Quentin Tarantino's "The Hateful Eight" is a cold movie. Emotionally, it's his most frigid work since "Reservoir Dogs," a largely one-set western/thriller dripping with blood and vitriol. Tarantino strands his characters in a Wyoming general store in the middle of a raging blizzard — it's brutally cold outside but not much better inside. Everyone appears to be freezing. While it's hardly a surprise that a cast of accomplished thespians including Samuel L. Jackson, Jennifer Jason Leigh, Tim Roth, and Bruce Dern proved adept at acting like they were chilled to the bone, Tarantino left nothing to chance. They're not acting — it really was that freaking cold on the set.

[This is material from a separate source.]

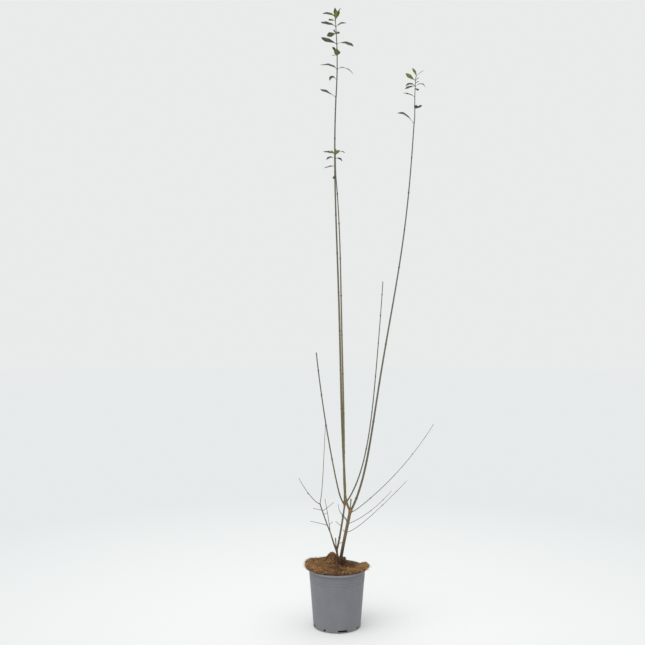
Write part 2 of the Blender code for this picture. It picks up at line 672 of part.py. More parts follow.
def make_leaf(name, root, heading, leaf, collection):
    """One leaf: a grid bent along its midrib, folded a little, and made thick."""
    rib = Limb("", 0, heading, leaf.length, leaf.leans, LEAF_SETTLE * leaf.length, (0, 0))
    line = centre_line(root, rib)
    turned = math.radians(heading)
    outward = Vector((math.cos(turned), math.sin(turned), 0))
    level = Vector((-math.sin(turned), math.cos(turned), 0))
    roll = math.radians(leaf.roll)
    shape = bmesh.new()
    bmesh.ops.create_grid(shape, x_segments=LEAF_ROWS, y_segments=2, size=1)
    for vertex in shape.verts:
        share, side = (vertex.co.x + 1) / 2, vertex.co.y
        lean = float(limb_lean(rib, share * leaf.length))
        forward = outward * math.sin(lean) + Vector((0, 0, math.cos(lean)))
        upper = forward.cross(level)
        across = level * math.cos(roll) + upper * math.sin(roll)
        face = upper * math.cos(roll) - level * math.sin(roll)
        half = leaf_half_width(share, leaf.slender * leaf.length, leaf.broadest)
        place = place_on(line, share * leaf.length)
        vertex.co = place + across * (side * half) + face * (abs(side) * half * LEAF_FOLD)
    bmesh.ops.recalc_face_normals(shape, faces=shape.faces)
    mesh = bpy.data.meshes.new(name)
    shape.to_mesh(mesh)
    shape.free()
    blade = bpy.data.objects.new(name, mesh)
    collection.objects.link(blade)
    thick = blade.modifiers.new("blade", "SOLIDIFY")
    thick.thickness = LEAF_THICKNESS
    thick.offset = 0
    return blade


def fuse(piece, growth):
    """Join a collection of leaves and twigs to the shoot that carries them."""
    join = piece.modifiers.new("grown together", "BOOLEAN")
    join.operation = "UNION"
    join.solver = "EXACT"
    join.operand_type = "COLLECTION"
    join.collection = growth
    mesh = evaluated_mesh(piece)
    piece.modifiers.clear()
    piece.data = mesh
    for grown in list(growth.objects):
        bpy.data.objects.remove(grown, do_unlink=True)
    bpy.data.collections.remove(growth)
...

The first leg of the shoot took place in the San Juan Mountains of southwest Colorado during the winter of 2015. In an interview with Michael Keaton for Variety, Samuel L. Jackson revealed that while Tarantino "rehearsed this movie to hell," he couldn't prepare them for the sub-zero conditions. "The rehearsal was perfect," says Jackson, "but the snow added an urgency of 'I really don't want to be out here.'"
It's in those early scenes that you realize Tarantino isn't messing around. The second you hear a cue from Ennio Morricone's score for John Carpenter's "The Thing," you conjure up the memory of Kurt Russell and company trudging around in the Arctic. Tarantino's cast looks every bit as miserable as Carpenter's.
An Arctic Chill By Way Of John Carpenter
Even after Tarantino moved the production to a Los Angeles soundstage for the bulk of the scenes set in the mountaintop rest stop Minnie's Haberdashery, he had no intention of letting his actors off the hook. "Quentin kept the cold," says Jackson. "He actually refrigerated the stage. The whole stage was refrigerated." It's a great idea, and like many of Tarantino's great ideas, it didn't actually originate with him. When Carpenter began shooting "The Thing," he kept his Los Angeles soundstage at a shivery 28 degrees. This wasn't cold enough for Carpenter, so he decamped to Alaska, where the mercury plunged to camera-lens-shattering temperatures.
Tarantino's screenplay didn't require the construction of multiple sets or various Lovecraftian beasts, so he was able to get what he needed by simply turning down the studio thermostat. To accentuate the sense of cold, he had the actors drink hot tea so their breath would always be visible. But while you could always bolt outside and catch some Southern California rays when on break, as Jackson says, "[W]hen you come back inside, the cold is this character that's always there, that's always kind of nudging you and doing stuff to you."
Locked Down In This Cold, Cold World
The dramatis personae of "The Hateful Eight" weren't terribly pleasant people to begin with, but that unremittingly harsh blizzard draws out shocking cruelty in all of them. When the film reaches its vicious conclusion (wherein a doomed Samuel L. Jackson and Walton Goggins hang Jennifer Jason Leigh out of a twisted sense of honor), you're somewhat relieved that none of these characters are getting out alive.
This world is cold enough. If humanity is to pull back from the abyss we're currently staring at, we're going to have to summon some kind of warmth for one another. If we can't, the planet — scorching hot or frostbite frigid — will simply spin on as it always has, without us.